Akhirnya, saat Firli menjabat sebagai Ketua KPK, banyak pelanggaran kode etik dan pidana yang terjadi.
“Salah satunya, saat Ia pulang kampung menggunakan helikopter, dengan alasan menghindari kemacetan. Padahal dalam aturan KPK, pegawai KPK yang bergelantungan di bis saja bisa kena, apalagi jika menunjukkan kemewahan atau sebagainya. Tapi waktu itu, hanya diberi sanksi saja. Kalau Dewas mau bertindak sesuai aturan, helikopter itu dapat dikategorikan gratifikasi. Belum lagi, saat ini Firli memasang baliho dimana-mana, itu melanggar kode etik KPK,” ungkapnya lagi.

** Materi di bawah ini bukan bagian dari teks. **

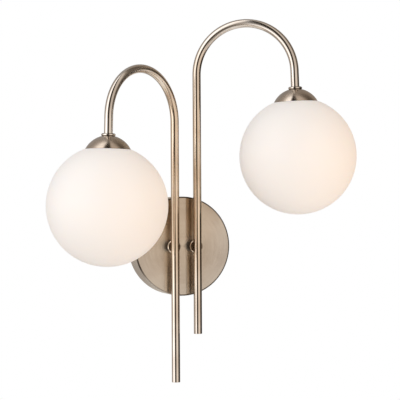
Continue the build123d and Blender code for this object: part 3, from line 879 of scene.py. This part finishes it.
# %% [markdown]
# The middle line is worked out for every step at once. Up to the end of the straight a step climbs.
# Past it the step turns about the crook's middle, by how far it lies past the straight over the
# crook's radius. Past the whole turn it falls away in a straight line again.


# %% The tube's middle line
def middle_line(tree, size):
    """The tube's middle line, with its run and its length kept on the points."""
    radius, whole_turn = size["Crook Radius"], size["Crook Angle"]
    crook = maths(tree, "MULTIPLY", radius, whole_turn)
    length = maths(tree, "ADD", maths(tree, "ADD", size["Straight"], crook), size["Drop"])
    line = add(tree, "GeometryNodeCurvePrimitiveLine").outputs[0]
    line = add(tree, "GeometryNodeResampleCurve", Curve=line, Count=size["Steps"]).outputs[0]
    along = maths(tree, "MULTIPLY", add(tree, "GeometryNodeSplineParameter").outputs["Factor"], length)
    past = maths(tree, "SUBTRACT", along, size["Straight"])
    turn = maths(tree, "MAXIMUM", maths(tree, "DIVIDE", past, radius), 0.0)
    turn = maths(tree, "MINIMUM", turn, whole_turn)
    climb = maths(tree, "MINIMUM", along, size["Straight"])
    fall = maths(tree, "MAXIMUM", maths(tree, "SUBTRACT", past, crook), 0.0)
    rise = maths(tree, "MULTIPLY_ADD", radius, maths(tree, "SINE", turn), climb)
    rise = maths(tree, "MULTIPLY_ADD", fall, maths(tree, "COSINE", whole_turn), rise)
    reach = maths(tree, "MULTIPLY", radius, maths(tree, "SUBTRACT", 1.0, maths(tree, "COSINE", turn)))
    reach = maths(tree, "MULTIPLY_ADD", fall, maths(tree, "SINE", whole_turn), reach)
    place = vector_maths(tree, "ADD", scaled(tree, size["Lean"], reach), vector_of(tree, z=rise))
    place = vector_maths(tree, "ADD", size["Foot"], place)
    ahead = vector_of(tree, z=maths(tree, "COSINE", turn))
    run = vector_maths(tree, "ADD", scaled(tree, size["Lean"], maths(tree, "SINE", turn)), ahead)
    line = keep(tree, line, "run", "FLOAT_VECTOR", run)
    line = keep(tree, line, "along", "FLOAT", along)
    return add(tree, "GeometryNodeSetPosition", Geometry=line, Position=place).outputs[0]


# %% The tree for a hooked tube
weld = 0.001 * MM


def wire_drill(tree, size):
    """A cylinder that stands square to the wall, where the wires come into the tube."""
    drill = add(tree, "GeometryNodeMeshCylinder", Radius=size["Hole Radius"], Depth=size["Hole Depth"])
    drill = add(tree, "GeometryNodeTransform", Geometry=drill.outputs[0], Translation=size["Hole"],
                Rotation=(pi / 2, 0, 0))
    return drill.outputs[0]


def hooked_tube_tree():
    tree, size = new_tree("hooked_tube", {
        "Foot": VECTOR, "Lean": VECTOR, "Straight": FLOAT, "Crook Radius": FLOAT, "Crook Angle": FLOAT,
        "Drop": FLOAT, "Tube Radius": FLOAT, "Wall": FLOAT, "Steps": WHOLE, "Sides": WHOLE,
        "Hole": VECTOR, "Hole Radius": FLOAT, "Hole Depth": FLOAT, "Material": MATERIAL,
    })
    line = middle_line(tree, size)
    circle = add(tree, "GeometryNodeCurvePrimitiveCircle", Resolution=size["Sides"],
                 Radius=size["Tube Radius"])
    skin = add(tree, "GeometryNodeCurveToMesh", Curve=line, Profile_Curve=circle.outputs[0]).outputs[0]
    inwards = maths(tree, "MULTIPLY", size["Wall"], -1.0)
    bore = add(tree, "GeometryNodeExtrudeMesh", Mesh=skin, Offset_Scale=inwards, Individual=False)
    bore = add(tree, "GeometryNodeFlipFaces", Mesh=bore.outputs[0]).outputs[0]
    tube = add(tree, "GeometryNodeMergeByDistance", Geometry=join(tree, skin, bore), Distance=weld)
    cut = add(tree, "GeometryNodeMeshBoolean", {"operation": "DIFFERENCE", "solver": "EXACT"},
              Mesh_1=tube.outputs[0])
    tree.links.new(wire_drill(tree, size), cut.inputs["Mesh 2"])
    finish_tree(tree, cut.outputs[0], size["Material"])
    return tree


hooked_tube = hooked_tube_tree()
print("hooked tube tree with", len(hooked_tube.nodes), "nodes")

# %% Tube brass
scratches_across = 60.0
scratches_along = 1400.0


def round_the_tube(tree):
    """Scratches that run round the tube: far apart across it, and close together along it."""
    across = parts_of(tree, scaled(tree, own_place(tree), scratches_across))
    along = add(tree, "ShaderNodeAttribute", {"attribute_name": "along"}).outputs["Fac"]
    return vector_of(tree, across["X"], across["Y"], maths(tree, "MULTIPLY", along, scratches_along))


def along_the_tube(tree):
    return add(tree, "ShaderNodeAttribute", {"attribute_name": "run"}).outputs["Vector"]


tube_brass = brass("tube_brass", round_the_tube, along_the_tube, roughness=(0.115, 0.125), smear=0.9,
                   streaked=0.1)
print("tube brass reads the attributes along and run")

# %% Bend both arms
tube_steps = 240
tube_sides = 48


def sharpen(piece, degrees=40.0):
    """Smooth faces, with a crisp edge wherever two of them meet at more than this angle."""
    piece.data.set_sharp_from_angle(angle=radians(degrees))


for side in SIDES:
    foot = arm_foot(side)
    wire_hole = Vector((foot.x, (canopy_front + foot.y) / 2, 0))
    tube = grow(f"{side}_arm_tube", hooked_tube, {
        "Foot": foot, "Lean": lean_way(side), "Straight": arm_straight, "Crook Radius": crook_radius,
        "Crook Angle": crook_angle, "Drop": arm_drop, "Tube Radius": tube_radius, "Wall": tube_wall,
        "Steps": tube_steps, "Sides": tube_sides, "Hole": wire_hole, "Hole Radius": wire_hole_radius,
        "Hole Depth": canopy_front - foot.y, "Material": tube_brass,
    })
    sharpen(tube)
    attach(tube, "fixture")
    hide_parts(f"{side}_arm")
    print(tube.name, len(tube.data.polygons), "faces")

# %% [markdown]
# ## Threads
# A thread is a ridge wound round a cylinder. One tree makes any of them: a spiral of so many turns,
# and a small circle swept along it that swells from nothing at the start and dies away at the end,
# as a rolled thread does. The globes' necks have one coarse, rounded thread, which shows when a
# globe is unscrewed, and the hollow stubs have a fine one, which shows behind the canopy.

# %% The tree for a thread
steps_per_turn = 64
ridge_sides = 10
thinnest = 0.02


def thread_tree():
    tree, size = new_tree("thread", {
        "Turns": FLOAT, "Pitch": FLOAT, "Radius": FLOAT, "Ridge": FLOAT, "Run Out": FLOAT,
        "Material": MATERIAL,
    })
    height = maths(tree, "MULTIPLY", size["Turns"], size["Pitch"])
    line = add(tree, "GeometryNodeCurveSpiral", Resolution=steps_per_turn, Rotations=size["Turns"],
               Height=height, Start_Radius=size["Radius"], End_Radius=size["Radius"]).outputs[0]
    part = add(tree, "GeometryNodeSplineParameter").outputs["Factor"]
    nearest_end = maths(tree, "MINIMUM", part, maths(tree, "SUBTRACT", 1.0, part))
    swell = maths(tree, "MINIMUM", maths(tree, "DIVIDE", nearest_end, size["Run Out"]), 1.0)
    swell = maths(tree, "MAXIMUM", swell, thinnest)
    circle = add(tree, "GeometryNodeCurvePrimitiveCircle", Resolution=ridge_sides, Radius=size["Ridge"])
    ridge = add(tree, "GeometryNodeCurveToMesh", Curve=line, Profile_Curve=circle.outputs[0], Scale=swell,
                Fill_Caps=True)
    finish_tree(tree, ridge.outputs[0], size["Material"])
    return tree


thread = thread_tree()
print("thread tree with", len(thread.nodes), "nodes")


# %% Winding a thread
def wind(name, place, values, body):
    """Winds a thread about Z and puts it where it belongs on the light."""
    ridge = grow(name, thread, values)
    ridge.data.transform(place)
    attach(ridge, body)
    print(name, len(ridge.data.polygons), "faces")


def upright_frame(origin, up):
    """A frame with its origin there and its Z along up."""
    return Matrix.Translation(origin) @ up.to_track_quat("Z", "Y").to_matrix().to_4x4()


# %% Threads on necks and stubs
# A ridge is a round wire sunk into its cylinder, and sunk is how far its middle lies inside the skin.
neck_radius = 15.5 * MM
neck_start = 65.4 * MM
neck_turns = 1.15
neck_ridge = 0.60 * MM
neck_sunk = 0.35 * MM
neck_run_out = 0.12
globe_fall = joints["left_globe_lower"]["range_m"][1]
globe_pitch = globe_fall / (joints["left_globe_unscrew"]["range_deg"][1] / 360)
stub_start = 0.2 * MM
stub_turns = 6.0
stub_pitch = 1.0 * MM
stub_ridge = 0.28 * MM
stub_sunk = 0.20 * MM
stub_run_out = 0.04
out_of_the_wall = Vector((0, -1, 0))


def wind_neck(side):
    """The coarse thread on a globe's neck."""
    centre, down = joint_place(f"{side}_globe_unscrew")
    place = upright_frame(centre, -down) @ Matrix.Translation((0, 0, neck_start))
    wind(f"{side}_neck_thread", place, {
        "Turns": neck_turns, "Pitch": globe_pitch, "Radius": neck_radius - neck_sunk,
        "Ridge": neck_ridge, "Run Out": neck_run_out, "Material": opal,
    }, f"{side}_globe")


def wind_stub(side):
    """The fine thread on the hollow stub that holds a tube to the canopy."""
    low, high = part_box(f"{side}_stub")
    stub_radius = (high.x - low.x) / 2
    stub_end = Vector(((low.x + high.x) / 2, high.y, (low.z + high.z) / 2))
    place = upright_frame(stub_end + stub_start * out_of_the_wall, out_of_the_wall)
    wind(f"{side}_stub_thread", place, {
        "Turns": stub_turns, "Pitch": stub_pitch, "Radius": stub_radius - stub_sunk,
        "Ridge": stub_ridge, "Run Out": stub_run_out, "Material": bare_brass,
    }, "fixture")


for side in SIDES:
    wind_neck(side)
    wind_stub(side)
print("globe thread pitch", round(globe_pitch / MM, 2), "mm")

# %% [markdown]
# ## Wires
# Each arm carries two cores, one with a brown sleeve and one with a blue one. The solid holds both,
# so a copy of it is taken apart into its loose pieces, and each gets its own sleeve. A copy of a
# solid's mesh comes in as loose triangles, so its doubles are merged first.

# %% Take a mesh apart
import bmesh

double_distance = 0.0005 * MM


def shells_of(whole):
    """The numbers of the points of each separate shell."""
    left, shells = set(whole.verts), []
    while left:
        shell, edge = set(), [left.pop()]
        while edge:
            vert = edge.pop()
            shell.add(vert.index)
            near = {link.other_vert(vert) for link in vert.link_edges} & left
            left -= near
            edge.extend(near)
        shells.append(shell)
    return shells


def loose_parts(mesh):
    """The separate shells of a mesh, each as a mesh of its own, ordered from low to high."""
    whole = bmesh.new()
    whole.from_mesh(mesh)
    bmesh.ops.remove_doubles(whole, verts=whole.verts, dist=double_distance)
    whole.verts.index_update()
    meshes = []
    for shell in shells_of(whole):
        part = whole.copy()
        part.verts.ensure_lookup_table()
        bmesh.ops.delete(part, geom=[v for v in part.verts if v.index not in shell], context="VERTS")
        out = bpy.data.meshes.new("shell")
        part.to_mesh(out)
        part.free()
        meshes.append(out)
    whole.free()
    return sorted(meshes, key=lambda m: min(v.co.z for v in m.vertices))


# %% Split the wires
sleeves = {"blue": blue_sleeve, "brown": brown_sleeve}
for side in SIDES:
    shells = loose_parts(nodes[f"{side}_arm_wires"].data)
    for (colour, sleeve), mesh in zip(sleeves.items(), shells):
        mesh.name = f"{side}_{colour}_wire"
        mesh.materials.clear()
        mesh.materials.append(sleeve)
        mesh.shade_smooth()
        wire = bpy.data.objects.new(mesh.name, mesh)
        scene.collection.objects.link(wire)
        sharpen(wire)
        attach(wire, "fixture")
        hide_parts(f"{side}_arm_wires")
    print(side, "wires:", len(shells), "cores")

Dan yang paling akhir diberitakan, adalah bocornya penyelidikan dan ramai di media sosial. Padahal, penyelidikan ini merupakan satu hal yang sangat penting.
“Padahal salah satu kehebatan KPK itu adalah OTT, yang sudah ada bukti awal. Kalau misalnya, surat penyelidikan sudah diketahui oleh pihak ESDM, maka bukti-bukti itu bisa diamankan. Pak Alex harusnya ingat, jika ada perbedaan antara penyelidikan dan penyidikan KUHAP dengan KPK,” tandasnya.